_Information shown:_

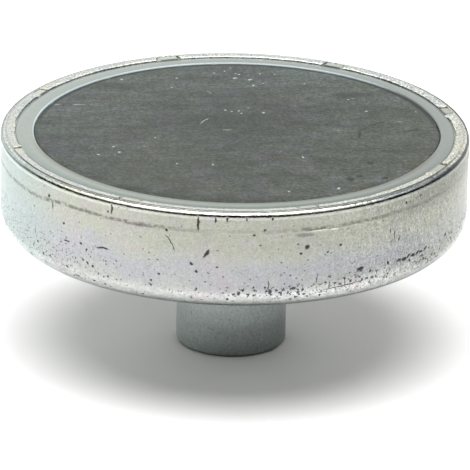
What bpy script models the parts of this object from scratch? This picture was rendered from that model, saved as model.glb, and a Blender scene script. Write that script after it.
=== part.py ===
"""Shallow pot magnet on a threaded stem, standing on its stem with the magnetic face up.

The origin is the centre of the stem's end face. +Z runs along the axis, out of the magnetic
face. All sizes are in metres.
"""

import math

import bmesh
import bpy
from mathutils import Matrix

# Driving dimensions
POT_RADIUS = 0.0315
POT_HEIGHT = 0.0140
STEM_RADIUS = 0.0075
STEM_LENGTH = 0.0160
MAGNET_RADIUS = 0.02735
CLEARANCE = 0.0002  # between neighbouring pieces

# Housing
BASE_THICKNESS = 0.0030
WALL_THICKNESS = 0.0020
RIM_WALL_THICKNESS = 0.0008
SEAT_DEPTH = 0.0030  # from the rim down to the shoulder that the spacer ring rests on
LIP_INNER_RADIUS = 0.0295
LIP_THICKNESS = 0.0005
LIP_COUNT = 8
LIP_GAP_WIDTH = 0.0032
FIRST_GAP_ANGLE = math.radians(-161.8)
RIM_ROUNDING = 0.00065
CORNER_ROUNDING = 0.0036
FLOOR_ROUNDING = 0.0010
CRIMP_DEPTH = 0.0029  # the crimping tool has pressed the wall in, from the rim down to here
CRIMP_STEP = 0.0001
RIVET_RADIUS = 0.0055
RIVET_HEAD_RADIUS = 0.0067

# Magnet and its bed
MAGNET_RECESS = 0.0002  # from the rim down to the magnet's face
MAGNET_CHAMFER = 0.0003
ADHESIVE_THICKNESS = 0.0003
ADHESIVE_RADIUS = 0.0270

# Spacer ring
RING_RECESS = 0.0003  # from the rim down to the ring's bare top
RING_CHAMFER = 0.0003

# M8 thread in the stem
THREAD_MAJOR_RADIUS = 0.0040
THREAD_PITCH = 0.00125
THREAD_MINOR_RADIUS = THREAD_MAJOR_RADIUS - 0.5413 * THREAD_PITCH
THREAD_DEPTH = 0.0130
DRILL_DEPTH = 0.0145
DRILL_POINT_ANGLE = math.radians(59)
MOUTH_RADIUS = 0.0045
STEM_CHAMFER = 0.0004

# Faces around each turned surface
POT_STEPS = 72
STEM_STEPS = 48
BORE_STEPS = 24
SHARP_ANGLE = math.radians(28)

# Levels up the axis
STEM_TOP = STEM_LENGTH
FLOOR = STEM_TOP + BASE_THICKNESS
RIM = STEM_TOP + POT_HEIGHT


def arc(centre_r, centre_z, radius, start, end, pieces):
    """Points along an arc, from the start angle to the end angle in degrees."""
    points = []
    for index in range(pieces + 1):
        angle = math.radians(start + (end - start) * index / pieces)
        points.append((centre_r + radius * math.cos(angle), centre_z + radius * math.sin(angle)))
    return points


def clear_scene():
    for obj in list(bpy.data.objects):
        bpy.data.objects.remove(obj, do_unlink=True)


def new_collection(name):
    collection = bpy.data.collections.new(name)
    bpy.context.scene.collection.children.link(collection)
    return collection


def outline_object(name, outline, closed, collection):
    """An object that holds a (radius, height) outline in the XZ plane."""
    count = len(outline)
    edges = [(index, index + 1) for index in range(count - 1)]
    if closed:
        edges.append((count - 1, 0))
    mesh = bpy.data.meshes.new(name)
    mesh.from_pydata([(r, 0.0, z) for r, z in outline], edges, [])
    obj = bpy.data.objects.new(name, mesh)
    collection.objects.link(obj)
    return obj


def add_screw(obj, steps, rise=0.0, turns=1):
    screw = obj.modifiers.new("Turn", "SCREW")
    screw.axis = "Z"
    screw.angle = math.tau
    screw.steps = steps
    screw.render_steps = steps
    screw.screw_offset = rise
    screw.iterations = turns
    screw.use_merge_vertices = rise == 0.0
    screw.merge_threshold = 0.00001
    return screw


def turned(name, outline, steps, collection, closed):
    """A turned solid. An outline that is not closed starts and ends on the axis."""
    obj = outline_object(name, outline, closed, collection)
    add_screw(obj, steps)
    return obj


def add_cut(obj, cutter):
    cut = obj.modifiers.new(cutter.name, "BOOLEAN")
    cut.operation = "DIFFERENCE"
    cut.solver = "EXACT"
    cut.object = cutter


def mark_as_cutter(obj):
    obj.hide_render = True
    obj.display_type = "WIRE"


def give_material(obj, colour, roughness, metallic):
    material = bpy.data.materials.new(obj.name)
    material.use_nodes = True
    shader = material.node_tree.nodes["Principled BSDF"]
    shader.inputs["Base Color"].default_value = (*colour, 1.0)
    shader.inputs["Roughness"].default_value = roughness
    shader.inputs["Metallic"].default_value = metallic
    obj.data.materials.append(material)


def make_gap_cutter(cutters):
    """A block for each gap between two crimped lips, from inside the lip to the rim's wall."""
    low_r = LIP_INNER_RADIUS - 0.001
    high_r = POT_RADIUS - RIM_WALL_THICKNESS + 0.00005
    low_z = RIM - LIP_THICKNESS - 0.0001
    high_z = RIM + 0.001
    size = Matrix.Diagonal((high_r - low_r, LIP_GAP_WIDTH, high_z - low_z, 1.0))
    place = Matrix.Translation(((low_r + high_r) / 2, 0.0, (low_z + high_z) / 2))
    bm = bmesh.new()
    for index in range(LIP_COUNT):
        turn = Matrix.Rotation(FIRST_GAP_ANGLE + math.tau * index / LIP_COUNT, 4, "Z")
        bmesh.ops.create_cube(bm, size=1.0, matrix=turn @ place @ size)
    mesh = bpy.data.meshes.new("lip_gaps")
    bm.to_mesh(mesh)
    bm.free()
    cutter = bpy.data.objects.new("lip_gaps", mesh)
    cutters.objects.link(cutter)
    mark_as_cutter(cutter)
    return cutter


def make_housing(parts, cutters):
    """Zinc-plated steel cup, with its rim crimped over the spacer ring in eight lips."""
    rim_r = POT_RADIUS - CRIMP_STEP
    wall_r = POT_RADIUS - WALL_THICKNESS
    seat_r = POT_RADIUS - RIM_WALL_THICKNESS
    sink_depth = RIVET_HEAD_RADIUS - RIVET_RADIUS
    outline = arc(rim_r - RIM_ROUNDING, RIM - RIM_ROUNDING, RIM_ROUNDING, 90, 0, 4)
    outline.append((rim_r, RIM - CRIMP_DEPTH))
    outline.append((POT_RADIUS, RIM - CRIMP_DEPTH - 2 * CRIMP_STEP))
    outline += arc(
        POT_RADIUS - CORNER_ROUNDING, STEM_TOP + CORNER_ROUNDING, CORNER_ROUNDING, 0, -90, 7
    )
    outline.append((RIVET_RADIUS, STEM_TOP))
    outline.append((RIVET_RADIUS, FLOOR - sink_depth))
    outline.append((RIVET_HEAD_RADIUS, FLOOR))
    outline += arc(wall_r - FLOOR_ROUNDING, FLOOR + FLOOR_ROUNDING, FLOOR_ROUNDING, -90, 0, 3)
    outline.append((wall_r, RIM - SEAT_DEPTH))
    outline.append((seat_r, RIM - SEAT_DEPTH))
    outline.append((seat_r, RIM - LIP_THICKNESS))
    outline.append((LIP_INNER_RADIUS, RIM - LIP_THICKNESS))
    outline.append((LIP_INNER_RADIUS, RIM))
    housing = turned("pot_housing", outline, POT_STEPS, parts, closed=True)
    add_cut(housing, make_gap_cutter(cutters))
    give_material(housing, (0.62, 0.64, 0.61), 0.35, 1.0)
    return housing


def make_magnet(parts):
    """Solid disc of hard ferrite."""
    top = RIM - MAGNET_RECESS
    bottom = FLOOR + ADHESIVE_THICKNESS + 2 * CLEARANCE
    outline = [
        (0.0, top),
        (MAGNET_RADIUS - MAGNET_CHAMFER, top),
        (MAGNET_RADIUS, top - MAGNET_CHAMFER),
        (MAGNET_RADIUS, bottom + MAGNET_CHAMFER),
        (MAGNET_RADIUS - MAGNET_CHAMFER, bottom),
        (0.0, bottom),
    ]
    magnet = turned("ferrite_magnet", outline, POT_STEPS, parts, closed=False)
    give_material(magnet, (0.14, 0.15, 0.14), 0.55, 0.0)
    return magnet


def make_adhesive(parts):
    """Thin bed of set resin between the magnet and the housing's floor."""
    bottom = FLOOR + CLEARANCE
    top = bottom + ADHESIVE_THICKNESS
    outline = [(0.0, top), (ADHESIVE_RADIUS, top), (ADHESIVE_RADIUS, bottom), (0.0, bottom)]
    adhesive = turned("adhesive_bed", outline, POT_STEPS, parts, closed=False)
    give_material(adhesive, (0.55, 0.42, 0.22), 0.45, 0.0)
    return adhesive


def make_ring(parts):
    """Spacer ring that centres the magnet, with a flange on the seat and under the lips."""
    inner_r = MAGNET_RADIUS + CLEARANCE
    sleeve_r = POT_RADIUS - WALL_THICKNESS - CLEARANCE
    flange_r = POT_RADIUS - RIM_WALL_THICKNESS - CLEARANCE
    top = RIM - RING_RECESS
    flange_top = RIM - LIP_THICKNESS - CLEARANCE
    flange_bottom = RIM - SEAT_DEPTH + CLEARANCE
    bottom = FLOOR + FLOOR_ROUNDING + CLEARANCE
    outline = [
        (sleeve_r, top),
        (sleeve_r, flange_top),
        (flange_r, flange_top),
        (flange_r, flange_bottom),
        (sleeve_r, flange_bottom),
        (sleeve_r, bottom),
        (inner_r, bottom),
        (inner_r, top - RING_CHAMFER),
        (inner_r + RING_CHAMFER, top),
    ]
    ring = turned("spacer_ring", outline, POT_STEPS, parts, closed=True)
    give_material(ring, (0.72, 0.74, 0.70), 0.45, 0.0)
    return ring


def make_drill(cutters):
    """The bore before tapping: a countersunk mouth, a straight bore and a drill point."""
    beyond = 0.0005
    mouth_depth = MOUTH_RADIUS - THREAD_MINOR_RADIUS
    point_height = THREAD_MINOR_RADIUS / math.tan(DRILL_POINT_ANGLE)
    outline = [
        (0.0, DRILL_DEPTH + point_height),
        (THREAD_MINOR_RADIUS, DRILL_DEPTH),
        (THREAD_MINOR_RADIUS, mouth_depth),
        (MOUTH_RADIUS + beyond, -beyond),
        (0.0, -beyond),
    ]
    drill = turned("drill", outline, BORE_STEPS, cutters, closed=False)
    mark_as_cutter(drill)
    return drill


def make_tap(cutters):
    """Helical ridge that cuts the 60 degree thread groove into the drilled bore."""
    inner_r = THREAD_MINOR_RADIUS - 0.0002
    root_half = THREAD_PITCH / 16
    inner_half = root_half + (THREAD_MAJOR_RADIUS - inner_r) * math.tan(math.radians(30))
    start = -THREAD_PITCH
    turns = int((THREAD_DEPTH - start) / THREAD_PITCH)
    outline = [
        (inner_r, start + inner_half),
        (THREAD_MAJOR_RADIUS, start + root_half),
        (THREAD_MAJOR_RADIUS, start - root_half),
        (inner_r, start - inner_half),
    ]
    guide = outline_object("tap_guide", outline, True, cutters)
    add_screw(guide, BORE_STEPS, THREAD_PITCH, turns)
    bpy.context.view_layer.update()
    evaluated = guide.evaluated_get(bpy.context.evaluated_depsgraph_get())
    mesh = bpy.data.meshes.new_from_object(evaluated)
    bpy.data.objects.remove(guide, do_unlink=True)
    bm = bmesh.new()
    bm.from_mesh(mesh)
    rim_edges = [edge for edge in bm.edges if edge.is_boundary]
    bmesh.ops.holes_fill(bm, edges=rim_edges, sides=len(outline))
    bmesh.ops.recalc_face_normals(bm, faces=bm.faces)
    bm.to_mesh(mesh)
    bm.free()
    mesh.name = "tap"
    tap = bpy.data.objects.new("tap", mesh)
    cutters.objects.link(tap)
    mark_as_cutter(tap)
    return tap


def make_bush(parts, cutters):
    """Steel stem with a blind M8 thread, its spigot riveted into the housing's countersink."""
    spigot_r = RIVET_RADIUS - CLEARANCE
    head_r = RIVET_HEAD_RADIUS - CLEARANCE
    head_top = FLOOR - CLEARANCE / 2
    head_bottom = head_top - (head_r - spigot_r)
    shoulder = STEM_TOP - CLEARANCE
    outline = [
        (0.0, head_top),
        (head_r, head_top),
        (spigot_r, head_bottom),
        (spigot_r, shoulder),
        (STEM_RADIUS, shoulder),
        (STEM_RADIUS, STEM_CHAMFER),
        (STEM_RADIUS - STEM_CHAMFER, 0.0),
        (0.0, 0.0),
    ]
    bush = turned("threaded_bush", outline, STEM_STEPS, parts, closed=False)
    add_cut(bush, make_drill(cutters))
    add_cut(bush, make_tap(cutters))
    give_material(bush, (0.45, 0.48, 0.49), 0.4, 1.0)
    return bush


def apply_and_shade(obj):
    """Replace an object's mesh with its finished one, smooth but for its sharp edges."""
    evaluated = obj.evaluated_get(bpy.context.evaluated_depsgraph_get())
    mesh = bpy.data.meshes.new_from_object(evaluated)
    mesh.name = obj.name
    obj.modifiers.clear()
    obj.data = mesh
    mesh.shade_smooth()
    mesh.set_sharp_from_angle(angle=SHARP_ANGLE)


def main():
    clear_scene()
    parts = new_collection("pot_magnet")
    cutters = new_collection("cutters")
    make_housing(parts, cutters)
    make_bush(parts, cutters)
    make_adhesive(parts)
    make_magnet(parts)
    make_ring(parts)
    bpy.context.view_layer.update()
    for obj in parts.objects:
        apply_and_shade(obj)


main()
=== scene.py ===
"""Looks of a shallow pot magnet that stands on its threaded stem, magnetic face up.

Lengths in the shape code are millimetres in the row's frame, and lathe() turns them into metres.
Angles round the axis are degrees from +X towards +Y; the camera looks along +Y.
"""

import math

import bpy
import numpy as np
from mathutils import Matrix, Vector


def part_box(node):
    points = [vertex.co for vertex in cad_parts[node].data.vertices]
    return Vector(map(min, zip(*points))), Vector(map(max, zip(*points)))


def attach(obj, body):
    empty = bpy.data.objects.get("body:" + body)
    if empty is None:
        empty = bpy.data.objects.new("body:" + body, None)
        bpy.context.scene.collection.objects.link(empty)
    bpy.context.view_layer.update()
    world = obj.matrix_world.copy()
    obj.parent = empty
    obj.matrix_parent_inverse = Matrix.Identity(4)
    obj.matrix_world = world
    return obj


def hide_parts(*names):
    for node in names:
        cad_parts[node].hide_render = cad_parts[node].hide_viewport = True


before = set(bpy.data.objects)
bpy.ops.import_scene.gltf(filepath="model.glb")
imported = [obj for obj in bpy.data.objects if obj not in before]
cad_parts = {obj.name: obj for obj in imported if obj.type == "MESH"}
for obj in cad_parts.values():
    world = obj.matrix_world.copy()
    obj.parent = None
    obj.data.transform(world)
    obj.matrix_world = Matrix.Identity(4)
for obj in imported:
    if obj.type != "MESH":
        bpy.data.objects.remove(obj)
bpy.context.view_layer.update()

MM = 0.001

# ---------------------------------------------------------------- sizes, read from the frame
housing_low, housing_high = (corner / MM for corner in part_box("pot_housing"))
bush_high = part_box("threaded_bush")[1] / MM
magnet_low, magnet_high = (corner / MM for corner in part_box("ferrite_magnet"))
ring_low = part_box("spacer_ring")[0] / MM
bed_low, bed_high = (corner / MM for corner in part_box("adhesive_bed"))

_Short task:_
What is needed is an exact copy of the lines from the start of the listing through the line where "RING_CHAMFER = 0.0003" sits, please, both end lines included and nothing more.

_Output:_
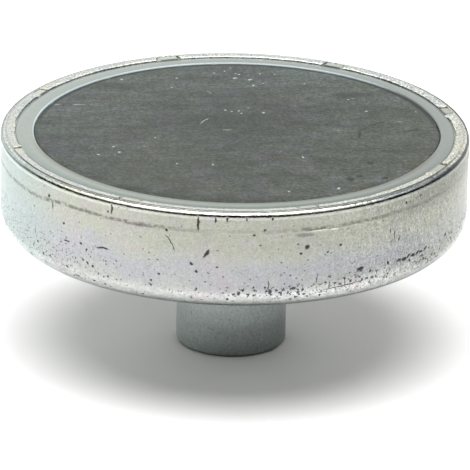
What bpy script models the parts of this object from scratch? This picture was rendered from that model, saved as model.glb, and a Blender scene script. Write that script after it.
=== part.py ===
"""Shallow pot magnet on a threaded stem, standing on its stem with the magnetic face up.

The origin is the centre of the stem's end face. +Z runs along the axis, out of the magnetic
face. All sizes are in metres.
"""

import math

import bmesh
import bpy
from mathutils import Matrix

# Driving dimensions
POT_RADIUS = 0.0315
POT_HEIGHT = 0.0140
STEM_RADIUS = 0.0075
STEM_LENGTH = 0.0160
MAGNET_RADIUS = 0.02735
CLEARANCE = 0.0002  # between neighbouring pieces

# Housing
BASE_THICKNESS = 0.0030
WALL_THICKNESS = 0.0020
RIM_WALL_THICKNESS = 0.0008
SEAT_DEPTH = 0.0030  # from the rim down to the shoulder that the spacer ring rests on
LIP_INNER_RADIUS = 0.0295
LIP_THICKNESS = 0.0005
LIP_COUNT = 8
LIP_GAP_WIDTH = 0.0032
FIRST_GAP_ANGLE = math.radians(-161.8)
RIM_ROUNDING = 0.00065
CORNER_ROUNDING = 0.0036
FLOOR_ROUNDING = 0.0010
CRIMP_DEPTH = 0.0029  # the crimping tool has pressed the wall in, from the rim down to here
CRIMP_STEP = 0.0001
RIVET_RADIUS = 0.0055
RIVET_HEAD_RADIUS = 0.0067

# Magnet and its bed
MAGNET_RECESS = 0.0002  # from the rim down to the magnet's face
MAGNET_CHAMFER = 0.0003
ADHESIVE_THICKNESS = 0.0003
ADHESIVE_RADIUS = 0.0270

# Spacer ring
RING_RECESS = 0.0003  # from the rim down to the ring's bare top
RING_CHAMFER = 0.0003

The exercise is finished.